* [Material to process]:
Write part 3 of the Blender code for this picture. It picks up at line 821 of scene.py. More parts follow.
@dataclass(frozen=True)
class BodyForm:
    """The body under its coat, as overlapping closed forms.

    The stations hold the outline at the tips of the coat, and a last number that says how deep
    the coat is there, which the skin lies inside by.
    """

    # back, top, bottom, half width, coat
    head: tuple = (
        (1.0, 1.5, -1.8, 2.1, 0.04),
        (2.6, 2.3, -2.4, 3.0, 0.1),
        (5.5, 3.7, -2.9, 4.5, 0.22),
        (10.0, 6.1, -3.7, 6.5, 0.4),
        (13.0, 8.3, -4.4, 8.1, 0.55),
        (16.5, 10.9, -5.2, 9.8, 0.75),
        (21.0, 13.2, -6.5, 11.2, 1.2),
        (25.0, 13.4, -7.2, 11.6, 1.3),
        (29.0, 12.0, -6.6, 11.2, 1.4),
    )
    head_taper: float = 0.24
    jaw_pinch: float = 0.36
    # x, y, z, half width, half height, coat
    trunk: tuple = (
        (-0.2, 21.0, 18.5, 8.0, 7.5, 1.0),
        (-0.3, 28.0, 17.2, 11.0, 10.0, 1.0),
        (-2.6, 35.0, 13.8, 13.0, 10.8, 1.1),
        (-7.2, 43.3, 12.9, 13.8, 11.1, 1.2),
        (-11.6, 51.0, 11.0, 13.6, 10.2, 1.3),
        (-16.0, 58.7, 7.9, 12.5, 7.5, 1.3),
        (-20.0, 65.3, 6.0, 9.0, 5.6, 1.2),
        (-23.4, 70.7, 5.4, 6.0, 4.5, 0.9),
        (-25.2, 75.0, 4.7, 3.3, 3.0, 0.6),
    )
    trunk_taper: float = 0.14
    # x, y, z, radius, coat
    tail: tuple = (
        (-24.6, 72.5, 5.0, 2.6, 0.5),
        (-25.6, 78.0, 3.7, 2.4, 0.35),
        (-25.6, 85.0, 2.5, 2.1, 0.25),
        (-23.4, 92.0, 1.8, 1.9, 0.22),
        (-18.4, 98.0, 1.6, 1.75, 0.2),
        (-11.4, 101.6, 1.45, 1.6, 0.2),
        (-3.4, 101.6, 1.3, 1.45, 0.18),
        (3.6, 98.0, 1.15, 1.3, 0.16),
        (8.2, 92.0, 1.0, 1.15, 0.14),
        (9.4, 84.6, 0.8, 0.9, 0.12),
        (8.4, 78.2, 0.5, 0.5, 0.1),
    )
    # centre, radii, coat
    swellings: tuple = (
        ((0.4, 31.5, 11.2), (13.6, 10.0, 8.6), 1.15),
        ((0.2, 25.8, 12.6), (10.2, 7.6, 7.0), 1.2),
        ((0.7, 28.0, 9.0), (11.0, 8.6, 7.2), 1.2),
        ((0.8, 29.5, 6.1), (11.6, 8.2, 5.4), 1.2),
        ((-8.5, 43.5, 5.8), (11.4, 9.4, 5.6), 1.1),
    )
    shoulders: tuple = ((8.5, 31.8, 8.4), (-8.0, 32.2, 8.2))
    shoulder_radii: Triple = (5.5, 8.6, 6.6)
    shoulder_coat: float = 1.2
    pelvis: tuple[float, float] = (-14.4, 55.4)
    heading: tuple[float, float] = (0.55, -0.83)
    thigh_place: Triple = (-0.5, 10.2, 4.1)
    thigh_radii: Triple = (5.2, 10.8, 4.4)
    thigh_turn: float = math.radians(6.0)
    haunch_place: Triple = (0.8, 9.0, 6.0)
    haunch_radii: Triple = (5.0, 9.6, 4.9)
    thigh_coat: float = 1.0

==

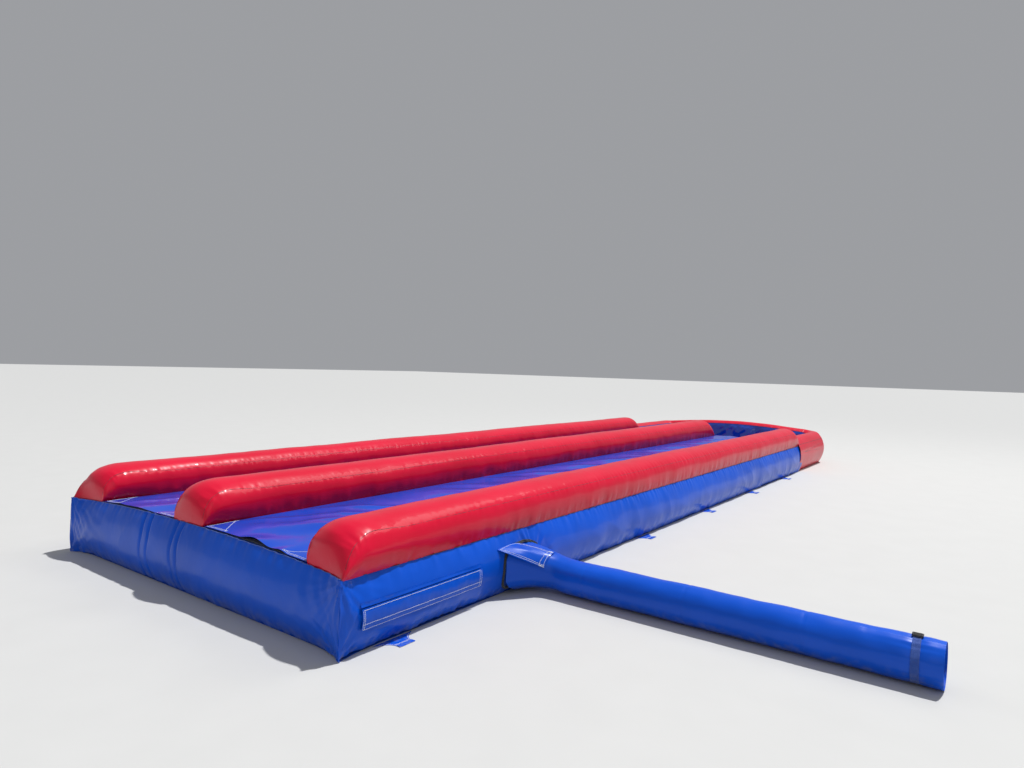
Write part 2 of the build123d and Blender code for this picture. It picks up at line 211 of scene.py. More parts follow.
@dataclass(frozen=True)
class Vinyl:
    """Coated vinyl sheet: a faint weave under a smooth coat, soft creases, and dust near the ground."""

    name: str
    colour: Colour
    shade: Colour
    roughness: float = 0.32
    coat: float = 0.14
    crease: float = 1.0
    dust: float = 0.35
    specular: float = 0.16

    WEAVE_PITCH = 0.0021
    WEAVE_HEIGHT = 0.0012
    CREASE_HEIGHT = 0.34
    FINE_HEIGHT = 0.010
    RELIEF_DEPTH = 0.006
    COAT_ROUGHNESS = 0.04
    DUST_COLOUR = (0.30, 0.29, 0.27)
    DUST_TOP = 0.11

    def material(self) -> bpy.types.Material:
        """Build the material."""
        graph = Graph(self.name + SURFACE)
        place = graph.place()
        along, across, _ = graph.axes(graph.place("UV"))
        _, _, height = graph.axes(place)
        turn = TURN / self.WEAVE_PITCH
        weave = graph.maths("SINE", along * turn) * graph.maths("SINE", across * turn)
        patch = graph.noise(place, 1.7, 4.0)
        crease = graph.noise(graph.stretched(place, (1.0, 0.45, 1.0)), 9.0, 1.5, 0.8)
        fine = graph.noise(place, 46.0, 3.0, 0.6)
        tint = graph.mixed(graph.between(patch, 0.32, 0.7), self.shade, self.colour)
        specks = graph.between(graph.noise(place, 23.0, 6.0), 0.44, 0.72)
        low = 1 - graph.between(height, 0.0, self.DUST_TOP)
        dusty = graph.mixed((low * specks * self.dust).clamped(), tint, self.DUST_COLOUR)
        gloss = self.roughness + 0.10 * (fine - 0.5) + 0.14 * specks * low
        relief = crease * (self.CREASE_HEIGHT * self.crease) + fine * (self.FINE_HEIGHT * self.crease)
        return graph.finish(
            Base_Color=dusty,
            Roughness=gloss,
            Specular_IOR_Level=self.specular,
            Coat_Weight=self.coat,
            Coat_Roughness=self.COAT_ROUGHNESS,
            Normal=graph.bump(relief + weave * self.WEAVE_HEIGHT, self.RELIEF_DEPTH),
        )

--

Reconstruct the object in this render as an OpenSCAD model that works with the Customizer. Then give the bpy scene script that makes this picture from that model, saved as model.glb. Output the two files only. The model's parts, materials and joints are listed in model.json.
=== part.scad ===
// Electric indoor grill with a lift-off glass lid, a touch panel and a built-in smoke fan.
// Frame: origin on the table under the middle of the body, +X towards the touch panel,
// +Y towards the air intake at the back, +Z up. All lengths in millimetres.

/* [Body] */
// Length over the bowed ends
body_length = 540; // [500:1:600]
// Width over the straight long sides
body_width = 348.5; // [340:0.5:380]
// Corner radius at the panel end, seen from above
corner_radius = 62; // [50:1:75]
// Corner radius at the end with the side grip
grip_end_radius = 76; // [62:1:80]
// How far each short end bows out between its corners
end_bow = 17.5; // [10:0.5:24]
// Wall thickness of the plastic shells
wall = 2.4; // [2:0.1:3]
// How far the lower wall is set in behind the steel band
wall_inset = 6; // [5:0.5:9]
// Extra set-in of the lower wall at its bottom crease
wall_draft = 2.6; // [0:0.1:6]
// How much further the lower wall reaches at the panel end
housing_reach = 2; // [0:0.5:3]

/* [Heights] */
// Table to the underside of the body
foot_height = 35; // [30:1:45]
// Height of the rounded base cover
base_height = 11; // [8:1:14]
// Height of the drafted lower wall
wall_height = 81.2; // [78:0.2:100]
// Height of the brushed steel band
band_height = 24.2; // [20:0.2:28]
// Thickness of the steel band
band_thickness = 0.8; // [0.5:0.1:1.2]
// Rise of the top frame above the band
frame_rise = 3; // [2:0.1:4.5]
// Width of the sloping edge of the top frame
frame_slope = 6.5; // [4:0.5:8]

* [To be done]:
Your task is to output exactly the lines from the one with "Write part 3" through the one with "overlapping closed forms.", counting both ends.

* [Response to the task]:
Write part 3 of the Blender code for this picture. It picks up at line 821 of scene.py. More parts follow.
@dataclass(frozen=True)
class BodyForm:
    """The body under its coat, as overlapping closed forms.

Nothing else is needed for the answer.